The post-holiday blues: Why they’re actually good for you
The post-holiday blues typically reflect the emotional cost of having just enjoyed a few weeks of fun Photo Getty
You may be experiencing the post-holiday blues. But what if I told you that this experience of heightened negativity is really good for you? What if I told you it’s actually a sign of healthy psychological functioning?
The post-holiday blues typically reflect the emotional cost of having just enjoyed a few weeks of fun. Despite the well-intentioned adage, the best things in life aren’t actually free. They typically involve financial, physical, and emotional compromise.
The whole concept of the post-holiday blues involves two inherent assumptions:
- That your holiday was enjoyable, and
- That you would rather be on your holiday than at work.
For the sake of this article, let’s play along and say these assumptions hold true.
First, though, let’s acknowledge that not everybody experiences a heightened level of pleasure or relaxation while on holidays.
For many, holidays involve frustration over delayed flights, disappointment at hotel rooms that don’t match the pictures you saw online, jetlag, and indecision or uncertainty about where to eat or what to do.
Studies attest to the less-than-pleasant experiences reported by vacationers, including homesickness, health problems, and relationship stress, typically attributed to spending too much time with your partner.
Your brain is playing tricks on you
Even if your holiday involved a painful episode of Bali belly, your brain corrupts the memories of holidays past, and tricks us into disproportionately remembering the parts of the holiday we enjoyed.
It’s just one of a series of illusions our brain fools us into believing, in the same way we think bad things are more likely to happen to others than they are to us. Somewhat ironically, the capacity to fool ourselves every single day is an indication of good mental health and psychological functioning.
We should also note that some people actually do enjoy going back to work. For many, it offers routine, predictability, and familiarity, which contribute to a sense of control over our world. Even though we crave change, our brain actually prefers consistency, and attempts to restore stability whenever our ordinary routine is threatened.
So whether or not we did enjoy our holiday, and whether or not we’d rather be on holiday than back at work, our brain is wired to make us believe that we did, or we would. In doing so, we pay the emotional cost for a well-enjoyed break, and we experience a comedown toward our baseline level of wellbeing.
Not everyone suffers from holiday blues. Photo Getty
The comedown is characterised by a downward emotional slide, which is our mind’s attempt to restore our ordinary, and optimal level of functioning. Think of how we swerve to overcompensate if we veer too far over in a car; the comedown is the psychological version of finding the right emotional balance.

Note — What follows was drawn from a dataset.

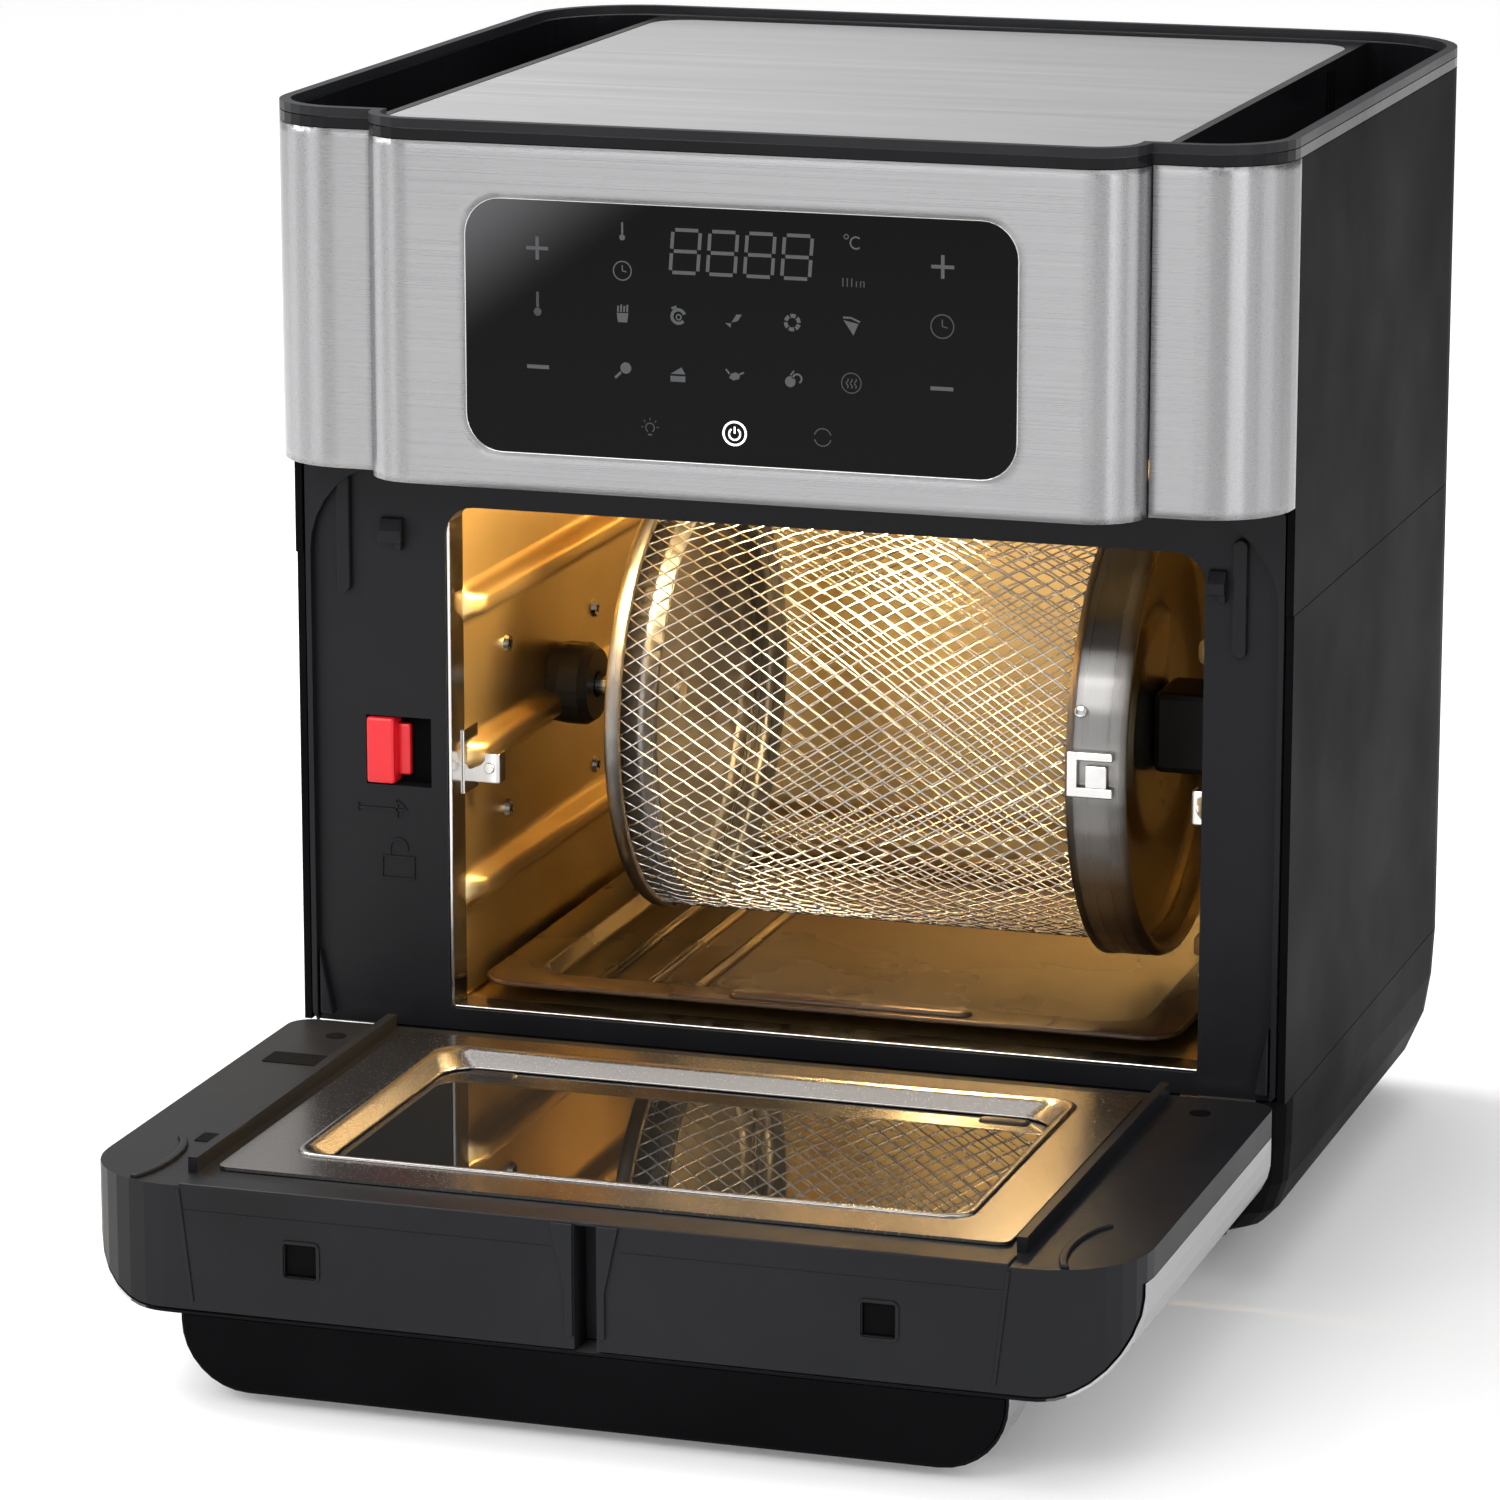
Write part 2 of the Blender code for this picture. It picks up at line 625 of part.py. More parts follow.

The phenomenon is not unique to holidays. Another example is the post-wedding blues. This term describes the feeling of deflation often reported by brides and grooms following an event that they had spent months, even years, looking forward to. The wedding day itself evokes positive emotions, but a bride or groom commonly anticipates the event with increased positive emotion for months before any wedding bells start ringing.
People experience post-wedding blues once the event is over and the stimulus that was the source of the positive emotions is removed. Photo Getty
Once the event is over, though, the stimulus that was the source of the positive emotions is removed, and the fond memories and new homeware gifts are little compensation for the credit card bill and extra pressure and responsibilities that face a newly-married couple.
In 2014, evidence for this post-wedding ‘hangover’ was detected by the Australian Unity Wellbeing Index. The study focused on the subjective wellbeing scores of married couples, and found that the lowest levels of life satisfaction were reported by those in their first year of marriage.
Another example is the phenomenon of post-Olympic or post-Paralympic depression. Researchers have described this feeling as an “emptiness vacuum”, or the void that athletes feel following the completion or achievement of a set goal.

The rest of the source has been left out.